January 21, 2007
Brushing up on my Geography
The best thing about publishing a new book is that when long-time-no-talk friends hear about it, they get back in touch. I recently got a sweet note from Fenton Johnson, with whom I hadn't even e-mailed in ages. Afterward, I had the urge to pick up his 1996 book Geography of the Heart, which is the memoir of his loving -- and then losing to AIDS -- his partner Larry. I hadn't intended to reread the whole book, but once I started, I couldn't stop. It's a marvel -- and a public service -- that Fenton, while never shying from his subject matter's pain, makes the story, in the end, one of luck and life-loving affirmation. It's time to introduce this book to a new generation of readers who may have missed it the first time.
Posted by Michael Lowenthal at 01:51 PM
January 18, 2007
Scandalous
As someone who wrote a novel about . . . well, here goes the waltz of wiggly wording . . . "intergenerational attraction," I am always keen to see how other books and films address the topic. With apologies for not having read Zoe Heller's novel on which the film was based, I want to say how much I liked Notes on a Scandal.
The story turns a number of cliches on their heads. It's the teenager, not the adult, who is the persistent (and insistent) instigator -- and not in a fake writer's-wish-fulfillment way, but in a way that seems utterly true to my experience of teenagers. Also, in this story's triangle of inappropriate fixations, the true predator is 1) a woman, 2) an older woman, 3) a repressed lesbian, 4) obsessive and controlling but clearly not mentally deranged.
Beyond the tightly told and consistently surprising story, the film's performances are all brave and compelling. Judi Dench is unforgettable in her fury and fragility. Cate Blanchett and Andrew Simpson rendered me incapable of believing that their attraction wasn't real. Bill Nighy, when he learns of Blanchett's character's infidelity, unleashes a terrifying torrent of emotion.

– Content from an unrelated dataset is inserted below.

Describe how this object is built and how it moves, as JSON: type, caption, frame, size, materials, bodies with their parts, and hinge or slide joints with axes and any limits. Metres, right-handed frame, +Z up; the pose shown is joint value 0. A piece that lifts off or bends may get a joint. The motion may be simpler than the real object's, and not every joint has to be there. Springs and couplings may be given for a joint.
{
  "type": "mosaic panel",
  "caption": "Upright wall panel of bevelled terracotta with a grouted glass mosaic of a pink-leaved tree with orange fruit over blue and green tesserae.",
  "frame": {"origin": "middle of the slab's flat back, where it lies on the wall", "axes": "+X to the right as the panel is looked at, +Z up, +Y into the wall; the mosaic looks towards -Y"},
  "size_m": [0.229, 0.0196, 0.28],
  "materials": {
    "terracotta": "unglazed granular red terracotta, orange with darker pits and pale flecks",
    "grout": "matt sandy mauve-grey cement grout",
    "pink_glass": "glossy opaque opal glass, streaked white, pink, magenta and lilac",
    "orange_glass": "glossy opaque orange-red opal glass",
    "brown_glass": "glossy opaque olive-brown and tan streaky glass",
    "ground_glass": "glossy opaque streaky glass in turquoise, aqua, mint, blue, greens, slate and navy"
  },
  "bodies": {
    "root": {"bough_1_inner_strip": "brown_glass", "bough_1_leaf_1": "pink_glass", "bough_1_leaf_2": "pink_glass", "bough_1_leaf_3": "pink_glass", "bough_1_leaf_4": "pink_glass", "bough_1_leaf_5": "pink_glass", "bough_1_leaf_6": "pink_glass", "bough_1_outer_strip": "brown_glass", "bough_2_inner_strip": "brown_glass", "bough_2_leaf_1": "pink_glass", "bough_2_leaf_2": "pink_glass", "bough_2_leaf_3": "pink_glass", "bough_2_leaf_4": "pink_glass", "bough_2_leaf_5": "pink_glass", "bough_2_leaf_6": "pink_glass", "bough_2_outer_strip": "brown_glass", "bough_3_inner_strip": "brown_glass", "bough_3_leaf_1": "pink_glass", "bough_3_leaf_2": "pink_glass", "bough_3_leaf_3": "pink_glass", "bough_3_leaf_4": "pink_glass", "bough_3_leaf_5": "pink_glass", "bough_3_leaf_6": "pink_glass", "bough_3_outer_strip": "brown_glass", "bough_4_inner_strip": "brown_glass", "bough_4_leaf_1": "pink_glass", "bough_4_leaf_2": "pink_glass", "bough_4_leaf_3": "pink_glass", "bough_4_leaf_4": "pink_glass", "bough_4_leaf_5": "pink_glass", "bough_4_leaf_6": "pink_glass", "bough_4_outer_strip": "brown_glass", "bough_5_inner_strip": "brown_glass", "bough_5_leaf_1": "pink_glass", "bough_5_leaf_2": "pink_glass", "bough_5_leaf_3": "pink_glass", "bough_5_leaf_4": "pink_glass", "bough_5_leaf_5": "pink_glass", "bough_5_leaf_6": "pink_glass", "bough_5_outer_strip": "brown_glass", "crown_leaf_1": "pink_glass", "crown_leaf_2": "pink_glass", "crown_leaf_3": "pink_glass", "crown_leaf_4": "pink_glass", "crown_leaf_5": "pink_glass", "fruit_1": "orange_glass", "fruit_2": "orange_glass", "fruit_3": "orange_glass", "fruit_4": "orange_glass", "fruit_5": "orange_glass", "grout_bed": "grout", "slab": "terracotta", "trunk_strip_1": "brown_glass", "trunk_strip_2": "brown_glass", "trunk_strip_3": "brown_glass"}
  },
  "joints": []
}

Now I'll go track down the novel.
Posted by Michael Lowenthal at 11:50 AM
January 12, 2007
Lucky to be at Lesley
I've just finished my semi-annual teaching residency at the MFA in Creative Writing program at Lesley University: ten days chockablock with workshops, craft seminars, literary comradeship, and -- best of all -- readings by my astonishingly talented colleagues. What a privilege to listen to their stirring, heartening, boundary-pushing work. This session, we heard from:
Carol Otis Hurst, who read from a subtly subversive children's book, based on her father's life, called Rocks in His Head.
Brian Bouldrey, who read from his chattily erudite novel Boom Economy.
Janet Sylvester, who read from a haunting sequence of new poems about her mother's death. Can't wait for these to appear in a new book! Her previous one is The Mark of Flesh.
Rachel Kadish (who shares my famously fantastic editor at Houghton Mifflin, Jane Rosenman), who read from her funny-bone-tickling, brain-plumping new novel Tolstoy Lied: A Love Story.
Rachel Manley, who read my favorite passage from Drumblair: Memories of a Jamaican Girlhood, winner of the 1997 Governor General's Award, Canada's highest literary honor.
Susan Goodman, who read from a children's book that, like all of her many titles, is at least as enjoyable for adults as it is for kids, On This Spot: An Expedition Back Through Time. After you read it, you'll never see Manhattan the same way again.
Hester Kaplan, a sharp-eyed fiction writer who read her first foray into nonfiction, an unforgettable essay about (trust me on this one) her father's eczema, her own psoriasis, and a pig roast! It was made all the more memorable by the presence of her father, Pulitzer Prize winner Justin Kaplan, in the back row. Hester's most recent book is Kinship Theory.
I heartily recommend all of these writers!